Throughout an unpredictable 2020, the resin market experienced a bit of whiplash, marked by rapidly changing prices and a shortage of materials. This impact to supply and demand only got worse after a fire tore through a Texas Total Petrochemicals facility in mid-December.
As a result, the price of polypropylene (PP) materials is on the rise across the country, with Plastics Today reporting that PP prices topped out at $0.29/pound in December. That marked an increase in $0.05/pound.
And now with winter storms impacting refineries on the Gulf coast, we are likely in for more increases in the coming weeks…
Some basic background information may be helpful here. Polypropylene is a by-product of petroleum refining, and is therefore intimately tied to production driven by demand for other products. Historically, this market is one that is more oriented towards “on-demand” supply, meaning products are produced as they are needed and there is not a lot of inventory carried.

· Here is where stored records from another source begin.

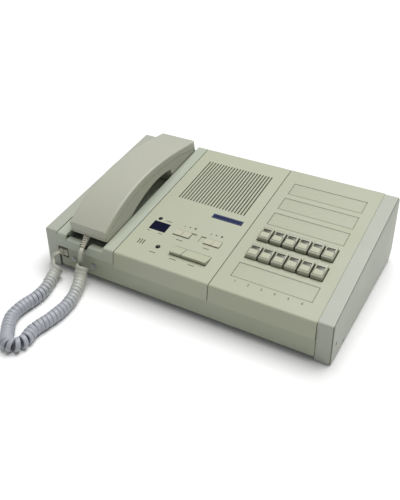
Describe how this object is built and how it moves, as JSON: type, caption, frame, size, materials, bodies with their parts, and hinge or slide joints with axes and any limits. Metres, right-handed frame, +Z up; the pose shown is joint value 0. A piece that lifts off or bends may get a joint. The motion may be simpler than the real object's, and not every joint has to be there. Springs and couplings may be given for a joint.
{
  "type": "desk intercom",
  "caption": "Sloping desk intercom station with a lift-off handset on a curly cord, speaker, blank display, slide controls, press bars and labelled call keys.",
  "frame": {"origin": "middle of the case's footprint, on the table under its rubber feet", "axes": "+Z up, -Y towards the user, +X to the user's right"},
  "size_m": [0.3768, 0.3681, 0.1067],
  "materials": {
    "case_plastic": "fine matte textured moulding",
    "handset_plastic": "satin moulding",
    "key_plastic": "satin moulding",
    "clear_plastic": "clear cover over paper",
    "label_paper": "blank card",
    "name_plate": "plain dark blue plate",
    "display_window": "dark tinted window",
    "lamp_lens": "unlit tinted lens",
    "steel": "pressed steel",
    "screw_steel": "zinc plated",
    "cone_paper": "pressed paper cone",
    "magnet_ferrite": "ferrite",
    "black_plastic": "dark moulding",
    "circuit_board": "printed circuit board",
    "inner_plastic": "unpainted moulding",
    "plug_plastic": "cream flexible moulding",
    "cord_pvc": "soft grey PVC",
    "foot_rubber": "moulded rubber"
  },
  "bodies": {
    "case": {"base_case": "case_plastic", "left_end_cap": "case_plastic", "right_end_cap": "case_plastic", "cradle_housing": "case_plastic", "speaker_panel": "case_plastic", "key_panel": "case_plastic", "strip_cover_1": "clear_plastic", "strip_cover_2": "clear_plastic", "strip_cover_3": "clear_plastic", "strip_cover_4": "clear_plastic", "strip_papers": "label_paper", "name_plate": "name_plate", "display_window": "display_window", "display_module": "black_plastic", "status_lamp": "lamp_lens", "call_lamp": "lamp_lens", "microphone": "steel", "speaker_basket": "steel", "speaker_cone": "cone_paper", "speaker_magnet": "magnet_ferrite", "slide_controls": "black_plastic", "press_bar_pin": "steel", "bar_switches": "black_plastic", "control_board": "circuit_board", "key_guide": "inner_plastic", "key_switches": "black_plastic", "key_board": "circuit_board", "hook_switch": "black_plastic", "cord_socket": "black_plastic", "cord_plug": "plug_plastic", "handset_lead": "cord_pvc", "cord_coil": "cord_pvc", "base_lead": "cord_pvc", "line_socket": "black_plastic", "main_board": "circuit_board", "front_screws": "screw_steel", "bottom_screws": "screw_steel", "rubber_feet": "foot_rubber"},
    "handset": {"handset_top_shell": "handset_plastic", "handset_bottom_shell": "handset_plastic", "receiver_capsule": "steel", "transmitter_capsule": "steel", "handset_boot": "plug_plastic"},
    "slider_left": {"slider_left": "key_plastic"},
    "slider_right": {"slider_right": "key_plastic"},
    "narrow_press_bar": {"narrow_press_bar": "key_plastic"},
    "wide_press_bar": {"wide_press_bar": "key_plastic"},
    "hook_plunger": {"hook_plunger": "inner_plastic"},
    "station_key_1": {"station_key_1": "key_plastic"},
    "station_key_2": {"station_key_2": "key_plastic"},
    "station_key_3": {"station_key_3": "key_plastic"},
    "station_key_4": {"station_key_4": "key_plastic"},
    "station_key_5": {"station_key_5": "key_plastic"},
    "station_key_6": {"station_key_6": "key_plastic"},
    "station_key_7": {"station_key_7": "key_plastic"},
    "station_key_8": {"station_key_8": "key_plastic"},
    "station_key_9": {"station_key_9": "key_plastic"},
    "station_key_10": {"station_key_10": "key_plastic"},
    "station_key_11": {"station_key_11": "key_plastic"},
    "station_key_12": {"station_key_12": "key_plastic"}
  },
  "joints": [
    {"name": "handset_lift", "type": "slide", "parent": "case", "child": "handset", "axis": [0, -0.1757, 0.9844], "range_m": [0, 0.07]},
    {"name": "key_1_press", "type": "slide", "parent": "case", "child": "station_key_1", "axis": [0, -0.1757, 0.9844], "range_m": [-0.0025, 0], "stiffness_N_per_m": 150, "springref_m": 0.003},
    {"name": "key_2_press", "type": "slide", "parent": "case", "child": "station_key_2", "axis": [0, -0.1757, 0.9844], "range_m": [-0.0025, 0], "stiffness_N_per_m": 150, "springref_m": 0.003},
    {"name": "key_3_press", "type": "slide", "parent": "case", "child": "station_key_3", "axis": [0, -0.1757, 0.9844], "range_m": [-0.0025, 0], "stiffness_N_per_m": 150, "springref_m": 0.003},
    {"name": "key_4_press", "type": "slide", "parent": "case", "child": "station_key_4", "axis": [0, -0.1757, 0.9844], "range_m": [-0.0025, 0], "stiffness_N_per_m": 150, "springref_m": 0.003},
    {"name": "key_5_press", "type": "slide", "parent": "case", "child": "station_key_5", "axis": [0, -0.1757, 0.9844], "range_m": [-0.0025, 0], "stiffness_N_per_m": 150, "springref_m": 0.003},
    {"name": "key_6_press", "type": "slide", "parent": "case", "child": "station_key_6", "axis": [0, -0.1757, 0.9844], "range_m": [-0.0025, 0], "stiffness_N_per_m": 150, "springref_m": 0.003},
    {"name": "key_7_press", "type": "slide", "parent": "case", "child": "station_key_7", "axis": [0, -0.1757, 0.9844], "range_m": [-0.0025, 0], "stiffness_N_per_m": 150, "springref_m": 0.003},
    {"name": "key_8_press", "type": "slide", "parent": "case", "child": "station_key_8", "axis": [0, -0.1757, 0.9844], "range_m": [-0.0025, 0], "stiffness_N_per_m": 150, "springref_m": 0.003},
    {"name": "key_9_press", "type": "slide", "parent": "case", "child": "station_key_9", "axis": [0, -0.1757, 0.9844], "range_m": [-0.0025, 0], "stiffness_N_per_m": 150, "springref_m": 0.003},
    {"name": "key_10_press", "type": "slide", "parent": "case", "child": "station_key_10", "axis": [0, -0.1757, 0.9844], "range_m": [-0.0025, 0], "stiffness_N_per_m": 150, "springref_m": 0.003},
    {"name": "key_11_press", "type": "slide", "parent": "case", "child": "station_key_11", "axis": [0, -0.1757, 0.9844], "range_m": [-0.0025, 0], "stiffness_N_per_m": 150, "springref_m": 0.003},
    {"name": "key_12_press", "type": "slide", "parent": "case", "child": "station_key_12", "axis": [0, -0.1757, 0.9844], "range_m": [-0.0025, 0], "stiffness_N_per_m": 150, "springref_m": 0.003},
    {"name": "narrow_press_bar_swing", "type": "hinge", "parent": "case", "child": "narrow_press_bar", "pos_m": [-0.02, -0.0733, 0.05213], "axis": [1, 0, 0], "range_deg": [0, 5], "stiffness_Nm_per_rad": 0.05, "springref_deg": -11.46},
    {"name": "wide_press_bar_swing", "type": "hinge", "parent": "case", "child": "wide_press_bar", "pos_m": [0.01, -0.0733, 0.05213], "axis": [1, 0, 0], "range_deg": [0, 5], "stiffness_Nm_per_rad": 0.05, "springref_deg": -11.46},
    {"name": "left_slide", "type": "slide", "parent": "case", "child": "slider_left", "axis": [1, 0, 0], "range_m": [0, 0.0064]},
    {"name": "right_slide", "type": "slide", "parent": "case", "child": "slider_right", "axis": [1, 0, 0], "range_m": [-0.0064, 0]},
    {"name": "hook_rise", "type": "slide", "parent": "case", "child": "hook_plunger", "axis": [0, -0.1757, 0.9844], "range_m": [0, 0.004]}
  ],
  "couplings": [
    {"joint": "hook_rise", "follows": "handset_lift", "ratio": 0.05}
  ]
}
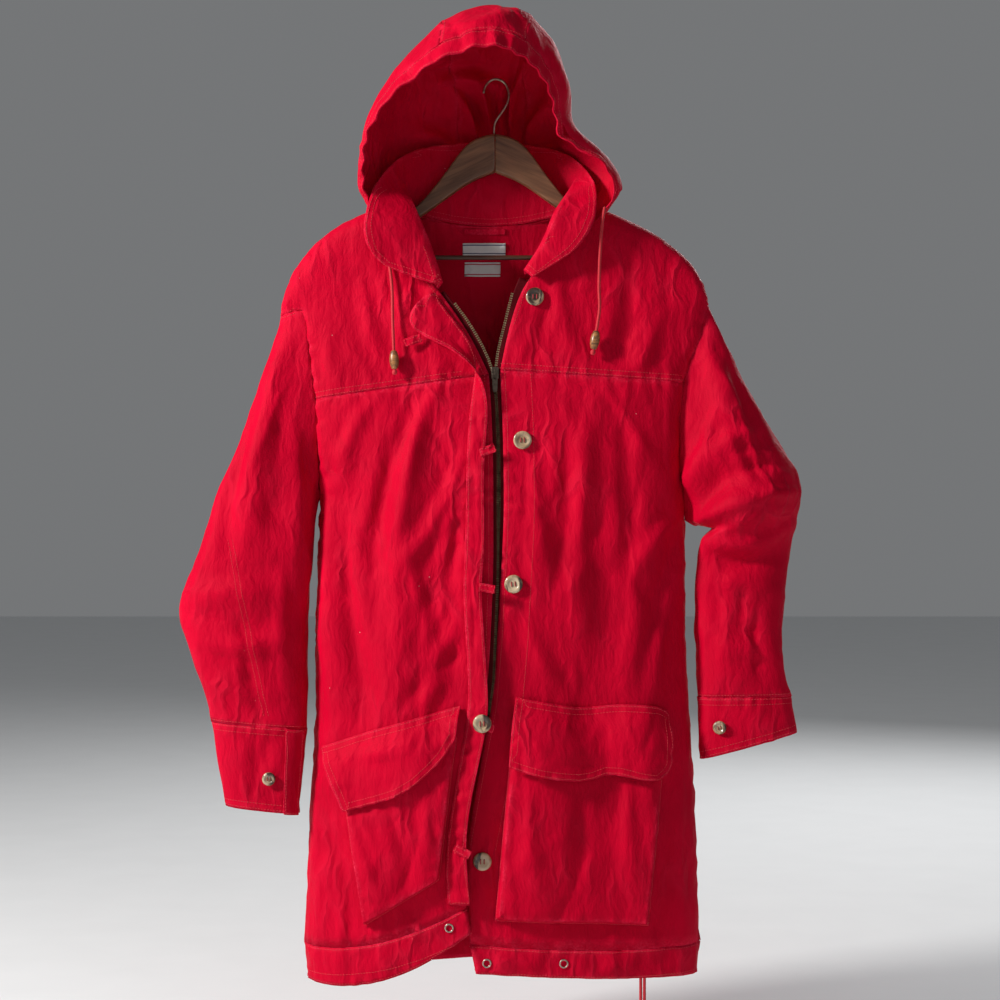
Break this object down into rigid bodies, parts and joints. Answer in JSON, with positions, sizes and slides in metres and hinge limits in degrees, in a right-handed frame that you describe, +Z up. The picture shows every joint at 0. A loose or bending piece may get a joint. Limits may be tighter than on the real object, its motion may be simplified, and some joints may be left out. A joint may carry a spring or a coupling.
{
  "type": "hooded anorak on wooden hanger",
  "caption": "Hooded anorak with zip, buttoned storm flap and bellows pockets, hanging open at the neck on a wooden coat hanger.",
  "frame": {"origin": "inside top of the hanger's hook, where it hangs", "axes": "+Z up, the coat's front towards -Y, its back towards +Y, the picture's right is +X"},
  "size_m": [0.7067, 0.1756, 1.1585],
  "materials": {
    "back": "lined cotton canvas, matte",
    "button_1": "horn-like, polished",
    "button_2": "horn-like, polished",
    "button_3": "horn-like, polished",
    "button_4": "horn-like, polished",
    "button_5": "horn-like, polished",
    "button_tab_1": "lined cotton canvas, matte",
    "button_tab_2": "lined cotton canvas, matte",
    "button_tab_3": "lined cotton canvas, matte",
    "button_tab_4": "lined cotton canvas, matte",
    "button_tab_5": "lined cotton canvas, matte",
    "collar": "lined cotton canvas, matte",
    "cuff_button_left": "horn-like, polished",
    "cuff_button_right": "horn-like, polished",
    "cuff_left": "lined cotton canvas, matte",
    "cuff_placket_left": "lined cotton canvas, matte",
    "cuff_right": "lined cotton canvas, matte",
    "front_left": "lined cotton canvas, matte",
    "front_right": "lined cotton canvas, matte",
    "front_yoke_left": "lined cotton canvas, matte",
    "front_yoke_right": "lined cotton canvas, matte",
    "hanger_left": "dark varnish",
    "hanger_right": "dark varnish",
    "hanging_loop": "woven tape",
    "hem_back": "lined cotton canvas, matte",
    "hem_cord_1": "braided cord",
    "hem_cord_2": "braided cord",
    "hem_cord_knot": "braided cord",
    "hem_eyelet_1": "dulled plating",
    "hem_eyelet_2": "dulled plating",
    "hem_eyelet_3": "dulled plating",
    "hem_left": "lined cotton canvas, matte",
    "hem_right": "lined cotton canvas, matte",
    "hood_casing": "lined cotton canvas, matte",
    "hood_centre": "lined cotton canvas, matte",
    "hood_cord_knot_left": "braided cord",
    "hood_cord_knot_right": "braided cord",
    "hood_cord_left": "braided cord",
    "hood_cord_right": "braided cord",
    "hood_side_left": "lined cotton canvas, matte",
    "hood_side_right": "lined cotton canvas, matte",
    "hook": "dulled plating",
    "label_lower": "blank woven label",
    "label_upper": "blank woven label",
    "pocket_flap_left": "lined cotton canvas, matte",
    "pocket_flap_right": "lined cotton canvas, matte",
    "pocket_left": "lined cotton canvas, matte",
    "pocket_right": "lined cotton canvas, matte",
    "sleeve_left": "lined cotton canvas, matte",
    "sleeve_right": "lined cotton canvas, matte",
    "storm_flap": "lined cotton canvas, matte",
    "toggle_left": "varnished",
    "toggle_right": "varnished",
    "trouser_bar": "dark varnish",
    "zip_pull_tab": "dark plating",
    "zip_slider": "dark plating",
    "zip_tape_left": "woven tape",
    "zip_tape_right": "woven tape"
  },
  "bodies": {
    "root": {"back": "back", "button_1": "button_1", "button_2": "button_2", "button_3": "button_3", "button_4": "button_4", "button_5": "button_5", "button_tab_1": "button_tab_1", "button_tab_2": "button_tab_2", "button_tab_3": "button_tab_3", "button_tab_4": "button_tab_4", "button_tab_5": "button_tab_5", "collar": "collar", "cuff_button_left": "cuff_button_left", "cuff_button_right": "cuff_button_right", "cuff_left": "cuff_left", "cuff_placket_left": "cuff_placket_left", "cuff_right": "cuff_right", "front_left": "front_left", "front_right": "front_right", "front_yoke_left": "front_yoke_left", "front_yoke_right": "front_yoke_right", "hanger_left": "hanger_left", "hanger_right": "hanger_right", "hanging_loop": "hanging_loop", "hem_back": "hem_back", "hem_cord_1": "hem_cord_1", "hem_cord_2": "hem_cord_2", "hem_cord_knot": "hem_cord_knot", "hem_eyelet_1": "hem_eyelet_1", "hem_eyelet_2": "hem_eyelet_2", "hem_eyelet_3": "hem_eyelet_3", "hem_left": "hem_left", "hem_right": "hem_right", "hood_casing": "hood_casing", "hood_centre": "hood_centre", "hood_cord_knot_left": "hood_cord_knot_left", "hood_cord_knot_right": "hood_cord_knot_right", "hood_cord_left": "hood_cord_left", "hood_cord_right": "hood_cord_right", "hood_side_left": "hood_side_left", "hood_side_right": "hood_side_right", "hook": "hook", "label_lower": "label_lower", "label_upper": "label_upper", "pocket_flap_left": "pocket_flap_left", "pocket_flap_right": "pocket_flap_right", "pocket_left": "pocket_left", "pocket_right": "pocket_right", "sleeve_left": "sleeve_left", "sleeve_right": "sleeve_right", "storm_flap": "storm_flap", "toggle_left": "toggle_left", "toggle_right": "toggle_right", "trouser_bar": "trouser_bar", "zip_slider": "zip_slider", "zip_tape_left": "zip_tape_left", "zip_tape_right": "zip_tape_right"},
    "pull_tab": {"zip_pull_tab": "zip_pull_tab"}
  },
  "joints": [
    {"name": "pull_tab_hinge", "type": "hinge", "parent": "root", "child": "pull_tab", "pos_m": [0, -0.0434, -0.3386], "axis": [-1, 0, 0], "range_deg": [0, 130]}
  ]
}
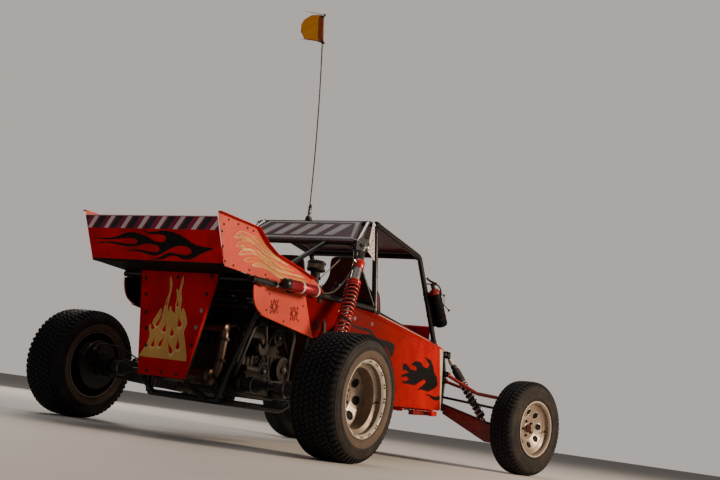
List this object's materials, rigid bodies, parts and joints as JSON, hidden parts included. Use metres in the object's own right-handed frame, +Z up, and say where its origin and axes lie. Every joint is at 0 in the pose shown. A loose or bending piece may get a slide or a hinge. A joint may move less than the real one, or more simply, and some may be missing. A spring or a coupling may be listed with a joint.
{
  "type": "dune buggy",
  "caption": "Two-seat dune buggy on a black tubular frame with red flame-painted panels, rear engine, box wing, long-travel coil-over suspension and a tall whip flag.",
  "frame": {"origin": "on the floor, at the middle of the overall box", "axes": "+X forward, +Y to the left, +Z up"},
  "size_m": [3.6513, 2.4762, 3.146],
  "materials": {
    "black_tube": "semi-gloss black paint on steel tube, dusty",
    "black_sheet": "satin black sheet",
    "red_sheet": "gloss red paint, dusty and scuffed",
    "maroon_sheet": "satin maroon with a light grey border",
    "seat_cloth": "dark red vinyl and cloth over foam",
    "wheel_grip": "black suede-like grip",
    "bare_steel": "bare machined steel",
    "engine_iron": "oily dark castings",
    "cast_alloy": "dull cast alloy",
    "hot_steel": "heat-browned steel pipe",
    "black_plastic": "matt black moulding",
    "shock_red": "red coil, silver body",
    "red_arm": "gloss red boxed arms",
    "shock_dark": "dark body with bright coils",
    "mast": "black fibreglass rod",
    "flag_cloth": "orange woven cloth",
    "bottle_black": "black bottle with a red shoulder",
    "tyre_rubber": "black rubber, dusty",
    "wheel_silver": "warm silver paint, dusty"
  },
  "bodies": {
    "chassis": {"lower_frame": "black_tube", "roll_cage": "black_tube", "rear_cage": "black_tube", "nose_frame": "black_tube", "floor_pan": "black_sheet", "side_steps": "red_sheet", "side_panel_right": "red_sheet", "side_panel_left": "red_sheet", "nose_panel": "red_sheet", "dash_panel": "maroon_sheet", "rear_roof_panel": "maroon_sheet", "front_roof_panel": "maroon_sheet", "wing_panel": "red_sheet", "wing_end_plates": "red_sheet", "engine_covers": "red_sheet", "rear_skirt_panel": "red_sheet", "seats": "seat_cloth", "steering_column": "black_tube", "pedals": "bare_steel", "engine_block": "engine_iron", "radiator": "black_sheet", "gearbox": "cast_alloy", "exhaust": "hot_steel", "air_cleaner": "black_plastic", "trailing_arms": "black_tube", "drive_shafts": "bare_steel", "rear_shocks": "shock_red", "shock_reservoirs": "shock_red", "front_upper_arms": "red_arm", "front_lower_arms": "red_arm", "front_shocks": "shock_dark", "steering_rack": "cast_alloy", "whip_mast": "mast", "flag": "flag_cloth", "fire_extinguisher": "bottle_black"},
    "left_knuckle": {"steering_knuckle_left": "black_tube"},
    "right_knuckle": {"steering_knuckle_right": "black_tube"},
    "rack_bar": {"tie_rods": "black_tube"},
    "hand_wheel": {"steering_wheel": "wheel_grip"},
    "rear_right_wheel": {"rear_right_rim": "wheel_silver", "rear_right_tyre": "tyre_rubber"},
    "rear_left_wheel": {"rear_left_rim": "wheel_silver", "rear_left_tyre": "tyre_rubber"},
    "front_right_wheel": {"front_right_rim": "wheel_silver", "front_right_tyre": "tyre_rubber"},
    "front_left_wheel": {"front_left_rim": "wheel_silver", "front_left_tyre": "tyre_rubber"}
  },
  "joints": [
    {"name": "rear_right_spin", "type": "hinge", "parent": "chassis", "child": "rear_right_wheel", "pos_m": [-1.16165, -1, 0.342], "axis": [0, 1, 0], "continuous": true},
    {"name": "rear_left_spin", "type": "hinge", "parent": "chassis", "child": "rear_left_wheel", "pos_m": [-1.16165, 1, 0.342], "axis": [0, 1, 0], "continuous": true},
    {"name": "left_steer", "type": "hinge", "parent": "chassis", "child": "left_knuckle", "pos_m": [1.43935, 0.942, 0.352], "axis": [0, 0, 1], "range_deg": [-18.6, 45.4]},
    {"name": "right_steer", "type": "hinge", "parent": "chassis", "child": "right_knuckle", "pos_m": [1.43935, -0.942, 0.352], "axis": [0, 0, 1], "range_deg": [-18.8, 45.6]},
    {"name": "rack_slide", "type": "slide", "parent": "chassis", "child": "rack_bar", "axis": [0, 1, 0], "range_m": [-0.0985, 0.0405]},
    {"name": "steering_wheel_turn", "type": "hinge", "parent": "chassis", "child": "hand_wheel", "pos_m": [0.52835, 0.262, 0.9], "axis": [-0.9135, 0, 0.4067], "range_deg": [-240, 590]},
    {"name": "front_right_spin", "type": "hinge", "parent": "right_knuckle", "child": "front_right_wheel", "pos_m": [1.40922, -1.06846, 0.352], "axis": [0.2317, 0.9728, 0], "continuous": true},
    {"name": "front_left_spin", "type": "hinge", "parent": "left_knuckle", "child": "front_left_wheel", "pos_m": [1.46948, 1.06846, 0.352], "axis": [0.2317, 0.9728, 0], "continuous": true}
  ],
  "couplings": [
    {"joint": "right_steer", "follows": "left_steer", "ratio": 1},
    {"joint": "rack_slide", "follows": "left_steer", "m_per_rad": -0.1234},
    {"joint": "steering_wheel_turn", "follows": "left_steer", "ratio": 12.8}
  ]
}
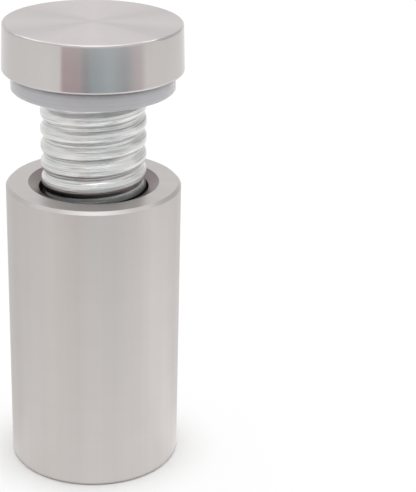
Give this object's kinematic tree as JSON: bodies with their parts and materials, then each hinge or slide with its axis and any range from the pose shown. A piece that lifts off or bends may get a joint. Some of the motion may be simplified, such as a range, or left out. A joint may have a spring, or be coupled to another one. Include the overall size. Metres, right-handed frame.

In 2020, with much of the country off of the road, demand for gasoline was down dramatically. On the flip side, consumer goods products – and their plastic (polypropylene, polyethylene, etc.) packaging – increased substantially as everyone shopped from home. Combining these two aspects with the fact that there were little-to-no inventories carried to bridge this supply/demand imbalance, and you get the largest price spikes ever seen in the market.
What’s Else is Causing Supply Shortages?
To start off 2021, the resin market is facing nearly unprecedented issues in meeting demand. In addition to the Total Petrochemicals fire, at least 5 major producers are facing production challenges, leading some of them to declare force majeure in their contracts.
Additionally, soaring ocean freight costs have lowered the incentive to bring in more cargo for production.
Expected Changes in 2021
The high PP prices we saw this past December are only expected to get worse now that we’re in 2021.
A January 13 report states that PP prices increased by $0.04 during the second week of January, and market experts predict that prices will continue to rise during the early part of the year, this time by double digits.
Even with the soaring prices, manufacturers are still scrambling for materials. Fortunately, some relief may be in sight.
Repairs are going well at the damaged Total Petrochemicals facility. According to a recent report, shipments should resume the first week of February, and the plant should be back to a normal production schedule in early April.
With a capacity of 1.15 million mt/year of PP, this should greatly help aid in the increased demand for the material.
Here at Acadian, we understand that this PP supply and demand issue greatly impacts your businesses. We’ll continue to keep an eye on changes in the market and report back here with new information as it becomes available.